Prof. Dr. Burkhard Tümmler, Medizinische Hochschule Hannover (gemeinsam mit LUH) Im Forschungsvorhaben soll das mikrobielle Atemwegsmetagenom von lungengesunden Probanden, Patienten mit akuten Atemwegsinfekten und von chronisch lungenkranken Patienten (Asthma, COPD, Mukoviszidose, Bronchiektasen) untersucht werden. Metagenomdaten sind Big Data par excellence. Die Datensätze sollen über Maschinenlernen klassifiziert werden mit dem Ziel, die Proben von akuten und chronischen Atemwegsinfektionen anhand des Mikrobiomphänotyps zu identifizieren. Die Metagenom-Pipeline soll für die Krankenversorgung optimiert werden, so dass der anfordernde Arzt umfassender, schneller und kostengünstiger als mit kulturbasierter Diagnostik einen verständlichen mikrobiologischen Befund erhält: Von der Probenahme bis zum Befund in 30 Stunden.
Weitere Projekte mit Beteiligung der MHH
Wege hin zu einer personalisierten Prävention und Behandlung von schwerer Norovirus-Gastroenteritis (PRESENt)

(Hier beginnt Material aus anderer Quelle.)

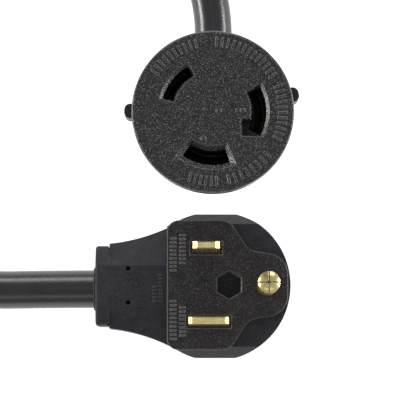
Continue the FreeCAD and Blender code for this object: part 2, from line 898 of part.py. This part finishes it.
def build_socket_face():
    """The face: a disc with a rounded edge and three curved slots that flare at their mouths. One slot
    has a hook, and the lower one opens like a funnel."""
    body = new_body("socket_face")
    disc = new_sketch(body, "XY_Plane", "socket_length - face_thickness")
    draw_circle(disc, "0", "0", "face_radius")
    pad(body, disc, "face_thickness")
    top = number("socket_length")
    dress(body, "Fillet", "Radius", "face_edge_round", lambda edge: at_height(edge, top))
    for slot in SLOTS:
        through = new_sketch(body, "XY_Plane", "socket_length")
        draw_slot(through, *slot)
        pocket(body, through, "face_thickness")
        margins = ("slot_flare", "slot_outer_flare")
        depth = "slot_flare_depth"
        if slot[0] == "lower":
            margins = ("lower_slot_flare", "lower_slot_flare")
            depth = "lower_slot_flare"
        mouth = new_sketch(body, "XY_Plane", "socket_length")
        draw_slot(mouth, *slot, *margins)
        foot = new_sketch(body, "XY_Plane", f"socket_length - {depth}")
        draw_slot(foot, *slot)
        funnel = feature(body, "SubtractiveLoft", mouth)
        funnel.Sections = [foot]
        funnel.Ruled = True

    # Raised marks stand in groups round the rim.
    for start, span, count in RIM_MARKS:
        mark = new_sketch(body, "XY_Plane", "socket_length", turn=start)
        draw_rectangle(mark, "rim_mark_radius", "0", "rim_mark_length / 2", "rim_mark_width / 2")
        first = pad(body, mark, "rim_mark_rise")
        repeat(body, first, "PolarPattern", "Z_Axis", count, Angle=span)
    for x, y, span, count in CENTRE_MARKS:
        mark = new_sketch(body, "XY_Plane", "socket_length")
        draw_rectangle(mark, x, y, "mark_width / 2", "centre_mark_length / 2")
        first = pad(body, mark, "mark_rise")
        repeat(body, first, "LinearPattern", "X_Axis", count, Length=span)
    stand_on_cord(body)
    keep("socket_face", body)


def mid_angle(start, end):
    return f"(({start} + {end}) / 2)"


def build_contact(name, start, end):
    """A sprung brass contact: two curved leaves joined by a floor, with a crimp barrel below."""
    body = new_body(f"socket_{name}_contact")
    floor = "carrier_bottom + carrier_floor"
    first = f"({start} + contact_end_margin)"
    last = f"({end} - contact_end_margin)"
    inner = "slot_pitch_radius - contact_half_width"
    outer = "slot_pitch_radius + contact_half_width"
    top = "socket_length - face_thickness - contact_top_gap"
    section = new_sketch(body, "XY_Plane", floor)
    draw_arc_slot(section, inner, outer, first, last)
    pad(body, section, f"{top} - ({floor})")
    gap = new_sketch(body, "XY_Plane", top)
    inner = "slot_pitch_radius - contact_half_gap"
    outer = "slot_pitch_radius + contact_half_gap"
    draw_arc_slot(gap, inner, outer, f"{first} - contact_gap_overrun", f"{last} + contact_gap_overrun")
    pocket(body, gap, f"{top} - ({floor}) - contact_floor")
    x = f"slot_pitch_radius * cos({mid_angle(start, end)})"
    y = f"slot_pitch_radius * sin({mid_angle(start, end)})"
    barrel = new_sketch(body, "XY_Plane", f"{floor} - socket_barrel_length")
    draw_circle(barrel, x, y, "barrel_radius")
    pad(body, barrel, "socket_barrel_length")
    bore = new_sketch(body, "XY_Plane", f"{floor} - socket_barrel_length")
    draw_circle(bore, x, y, "strand_radius")
    pocket(body, bore, "socket_barrel_length", reverse=True)
    stand_on_cord(body)
    keep(f"socket_{name}_contact", body)


def build_contact_carrier():
    """The block behind the face, with a cavity for each contact and a hole for its barrel."""
    body = new_body("socket_contact_carrier")
    disc = new_sketch(body, "XY_Plane", "carrier_bottom")
    draw_circle(disc, "0", "0", "body_radius - body_wall")
    pad(body, disc, "socket_length - face_thickness - carrier_bottom")
    reach = "contact_half_width + cavity_clearance"
    for _, _, start, end in SLOTS:
        cavity = new_sketch(body, "XY_Plane", "socket_length - face_thickness")
        inner = f"slot_pitch_radius - ({reach})"
        outer = f"slot_pitch_radius + ({reach})"
        draw_arc_slot(cavity, inner, outer, start, end)
        pocket(body, cavity, "socket_length - face_thickness - carrier_bottom - carrier_floor")
        hole = new_sketch(body, "XY_Plane", "carrier_bottom")
        x = f"slot_pitch_radius * cos({mid_angle(start, end)})"
        y = f"slot_pitch_radius * sin({mid_angle(start, end)})"
        draw_circle(hole, x, y, "barrel_radius")
        pocket(body, hole, "carrier_floor", reverse=True)
    stand_on_cord(body)
    keep("socket_contact_carrier", body)


# The moulding behind the face narrows towards the strain relief, which fits over the cord's jacket.
WAIST_RADIUS = "(body_radius - body_waist_inset)"
RELIEF_BOTTOM_RADIUS = "(jacket_radius + relief_wall)"
RELIEF_TOP_RADIUS = "(jacket_radius + relief_wall + relief_taper)"


def build_socket_body():
    """The moulded grip behind the face: a barrel that rounds in to the strain relief, with two ridges."""
    body = new_body("socket_moulding")
    profile = new_sketch(body, "XZ_Plane")
    draw_polygon(
        profile,
        [
            ("0", "body_bottom"),
            (f"{RELIEF_TOP_RADIUS} + body_bottom_step", "body_bottom"),
            (WAIST_RADIUS, "body_shoulder - body_shoulder_round / 2", "body_shoulder_round"),
            ("body_radius", "socket_length - face_thickness"),
            ("0", "socket_length - face_thickness"),
        ],
    )
    revolve(body, profile)
    for angle in ("left_ridge_angle", "right_ridge_angle"):
        ridge = new_sketch(body, "XY_Plane", "ridge_bottom", turn=angle)
        draw_polygon(
            ridge,
            [
                (f"{WAIST_RADIUS} - ridge_root", "-ridge_half_width"),
                ("body_radius + ridge_height", "-ridge_half_width", "ridge_round"),
                ("body_radius + ridge_height", "ridge_half_width", "ridge_round"),
                (f"{WAIST_RADIUS} - ridge_root", "ridge_half_width"),
            ],
        )
        pad(body, ridge, "ridge_top - ridge_bottom")
    recess = new_sketch(body, "XY_Plane", "socket_length - face_thickness")
    draw_circle(recess, "0", "0", "body_radius - body_wall")
    pocket(body, recess, "socket_length - face_thickness - carrier_bottom")
    stand_on_cord(body)
    return body


def build_strain_relief():
    """The tapered boot on the cord, with ring grooves that let it bend."""
    body = new_body("strain_relief_moulding")
    profile = new_sketch(body, "XZ_Plane")
    draw_polygon(
        profile,
        [
            ("0", "0"),
            (RELIEF_BOTTOM_RADIUS, "0"),
            (RELIEF_TOP_RADIUS, "body_bottom"),
            ("0", "body_bottom"),
        ],
    )
    revolve(body, profile)
    groove_sketch = new_sketch(body, "XZ_Plane")
    draw_rectangle(
        groove_sketch,
        RELIEF_TOP_RADIUS,
        "relief_first_groove + relief_groove_width / 2",
        "relief_taper + relief_groove",
        "relief_groove_width / 2",
    )
    groove = revolve(body, groove_sketch, "Groove")
    repeat(body, groove, "LinearPattern", "Z_Axis", 4, Length="relief_groove_pitch * 3")
    stand_on_cord(body)
    return body


def build_socket_core(name, index, start, end):
    """A core that leaves the jacket and turns out to its contact's crimp barrel."""
    angle = math.radians(number(mid_angle(start, end)))
    # The cores keep the order in which their contacts lie round the axis, so they don't cross.
    ring = number("core_radius * 2 / sqrt(3) + core_clearance")
    pitch = number("slot_pitch_radius")
    low = number("socket_jacket_reach")
    top = number("carrier_bottom + carrier_floor - socket_barrel_length - strand_bare")
    straight = number("core_bend_radius")
    place = Placement(Vector(number("socket_x"), number("socket_y"), number("socket_height")), Rotation())
    spread = math.radians(number("left_slot_start + left_slot_end") / 2 + 120 * index)
    add_core(
        name,
        [
            (ring * math.cos(spread), ring * math.sin(spread), low),
            (ring * math.cos(spread), ring * math.sin(spread), low + straight),
            (pitch * math.cos(angle), pitch * math.sin(angle), top - straight),
            (pitch * math.cos(angle), pitch * math.sin(angle), top),
        ],
        place,
    )


def build_socket():
    build_socket_face()
    build_contact_carrier()
    for index, (name, _, start, end) in zip((0, 2, 1), SLOTS):
        build_contact(name, start, end)
        build_socket_core(f"socket_{name}_core", index, start, end)
    clamp = build_clamp_band("socket_cord_clamp", "socket_clamp_bottom")
    stand_on_cord(clamp)
    cores = [piece for label, piece in parts.items() if re.match("socket_.*_(insulation|strands)", label)]
    contacts = [piece for label, piece in parts.items() if re.match("socket_.*_contact$", label)]
    body = build_socket_body()
    moulded_over("socket_body", body, cores + contacts)
    relief = build_strain_relief()
    moulded_over("socket_strain_relief", relief, cores + [clamp, parts["cord_jacket"]])


def check_and_write():
    doc.recompute()
    for item in doc.Objects:
        if "Invalid" in item.State or "Error" in item.State:
            raise RuntimeError(item.Label + " failed: " + str(item.State))
    os.makedirs("parts", exist_ok=True)
    for label, piece in parts.items():
        shape = piece.Shape
        if shape.isNull() or not shape.isValid() or len(shape.Solids) != 1:
            raise RuntimeError(f"{label}: null, not valid, or {len(shape.Solids)} solids")
    for label, piece in parts.items():
        piece.Shape.exportStep(f"parts/{label}.step")
        print(label, round(piece.Shape.Volume, 1), piece.Shape.BoundBox)


build_cord()
build_plug()
build_socket()
check_and_write()
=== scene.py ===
import json
import math

import bpy
from mathutils import Matrix, Vector

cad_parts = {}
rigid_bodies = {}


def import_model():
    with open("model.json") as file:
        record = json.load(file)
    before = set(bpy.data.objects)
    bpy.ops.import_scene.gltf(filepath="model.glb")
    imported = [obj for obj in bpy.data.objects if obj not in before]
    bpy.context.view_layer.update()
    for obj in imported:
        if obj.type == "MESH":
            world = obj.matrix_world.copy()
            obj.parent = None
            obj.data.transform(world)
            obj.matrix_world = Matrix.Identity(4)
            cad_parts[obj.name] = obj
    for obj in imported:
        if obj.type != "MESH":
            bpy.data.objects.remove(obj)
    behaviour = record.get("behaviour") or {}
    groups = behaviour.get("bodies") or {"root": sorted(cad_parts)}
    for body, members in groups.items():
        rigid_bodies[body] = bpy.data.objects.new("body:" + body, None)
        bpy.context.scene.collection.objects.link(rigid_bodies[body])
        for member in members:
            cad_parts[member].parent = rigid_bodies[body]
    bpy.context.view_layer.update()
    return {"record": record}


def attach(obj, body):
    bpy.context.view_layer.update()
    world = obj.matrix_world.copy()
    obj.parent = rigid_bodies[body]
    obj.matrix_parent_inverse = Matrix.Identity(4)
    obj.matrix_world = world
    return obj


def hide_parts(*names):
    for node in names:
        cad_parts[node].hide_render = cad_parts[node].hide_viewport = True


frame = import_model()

MM = 0.001
scene = bpy.context.scene
scene.view_settings.view_transform = "Standard"


# Camera -------------------------------------------------------------------------------------------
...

Prof. Dr. Gisa Gerold, HZI (gemeinsam mit MHH, LUH, CiiM) Noroviren verursachen einen Großteil der Gastroenteritiden. Akute Ausbrüche z.B. auf Kreuzfahrtschiffen sowie chronische Infektionen in immungeschwächten Patienten stellen ein Gesundheitsrisiko dar. Dennoch gibt es bisher keinen Impfstoff und keine spezifische Therapie. Mittels datenintensiver Technologien und ‚machine learning‘ Methoden werden die PRESENt Partner aufdecken, welche individuellen Parameter die Anfälligkeit und den Infektionsverlauf beeinflussen. Ziel ist die Entwicklung von Strategien für eine personalisierte Prognose, Prävention und Behandlung schwerer Norovirus Infektionen.
Den Weg zu individuellen Impfungen finden
(i.Vacc), Prof. Dr. Gérard Krause, HZI (gemeinsam mit MHH, CiiM, Hochschule Ostfalia) Mit steigender Anzahl neuer Impfungen steigen die Herausforderungen für die Kombination von Impfstoffen in Bezug auf deren Wirksamkeit, Sicherheit und Akzeptanz. Hierzu sollen neue epidemiologisch und molekular validierte, bioinformatische Algorithmen zu personalisierten Impfempfehlung beitragen. Das Centre for Individualised Infection Medicine (CIIM) vereint hierzu Forscher der NAKO Gesundheitsstudie, des Helmholtz-Zentrum für Infektionsforschung, der Medizinischen Hochschule Hannover und der Ostfalia, um multidimensionale Daten aus molekularer Forschung und Epidemiologie zu verknüpfen.